Futur roi de Bourges, M. Jospin appartient à la lignée des SFIO à la Guy Mollet, ce président du Conseil qui à Alger, sous le jet des tomates lancées par des manifestants, changea de politique sur-le-champ, aggravant l’horreur d’une guerre. Encore Guy Mollet était-il aux prises avec l’un des phénomènes importants du siècle : la décolonisation. M. Jospin aurait-il assez de nerfs pour soutenir un conflit avec Monaco si d’aventure l’aimable prince lâchait sur la France, depuis son Rocher, la garde à plumets veillant aux portes de son palais ? On n’est est pas certain.

Dans ces colonnes, Jacques Julliard notait avec raison qu’il a fallu un François Mitterrand pour liquider le socialisme. Le successeur au PS du satrape cartomancien qui semblait descendre des Valois par les astrologues risque d’attacher son nom à la braderie d’autres valeurs. L’homme d’Etat sait d’instinct que l’Histoire, si réduit qu’en soit le théâtre, est toujours tragique. Le politicien modèle Edgar Faure finasse et nomme une commission, persuadé que, d’un coup de raquette, il va renvoyer la grenade dégoupillée dans le camp adverse.

Dans son vol de bourdon vers l’Elysée, les indépendantistes ne lâcheront pas Jospin ; ils sauront, en individus déterminés qu’ils sont, lui arracher les ailes et les pattes, l’une après l’autre, comme les gamins pervers le font avec des mouches dont ils observent ensuite l’agonie avec jubilation. On dit que les protestants lisent beaucoup la Bible et les Evangiles. L’actuel Premier ministre en a sans doute perdu l’habitude dans sa jeunesse trotskiste.
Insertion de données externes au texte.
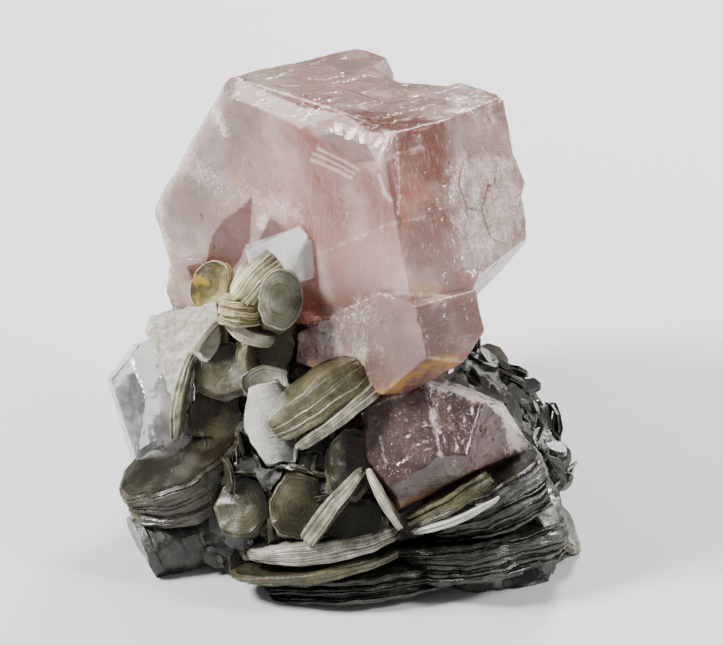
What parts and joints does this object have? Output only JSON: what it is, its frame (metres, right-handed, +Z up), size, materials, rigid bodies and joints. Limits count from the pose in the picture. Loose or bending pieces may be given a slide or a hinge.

Dans Matthieu (XI,12), il eût utilement trouvé un avertissement : « Le royaume des cieux se prend par la violence et ce sont les violents qui l’emportent ».

Quant à M.. Chevènement, nous aurait-il joué Valmy en « intermittent » du spectacle ? Le Montagnard, serait-ce pour lui un emploi en CDD ? Si quelque républicain le rattrape sur une plage, qu’il veuille bien lui chuchoter à l’oreille : brève est la vie, mais cependant assez vaste, même en Corse où elle ne vaut plus un clou de cercueil, pour contenir et Verdun et Montoire. 

A.R.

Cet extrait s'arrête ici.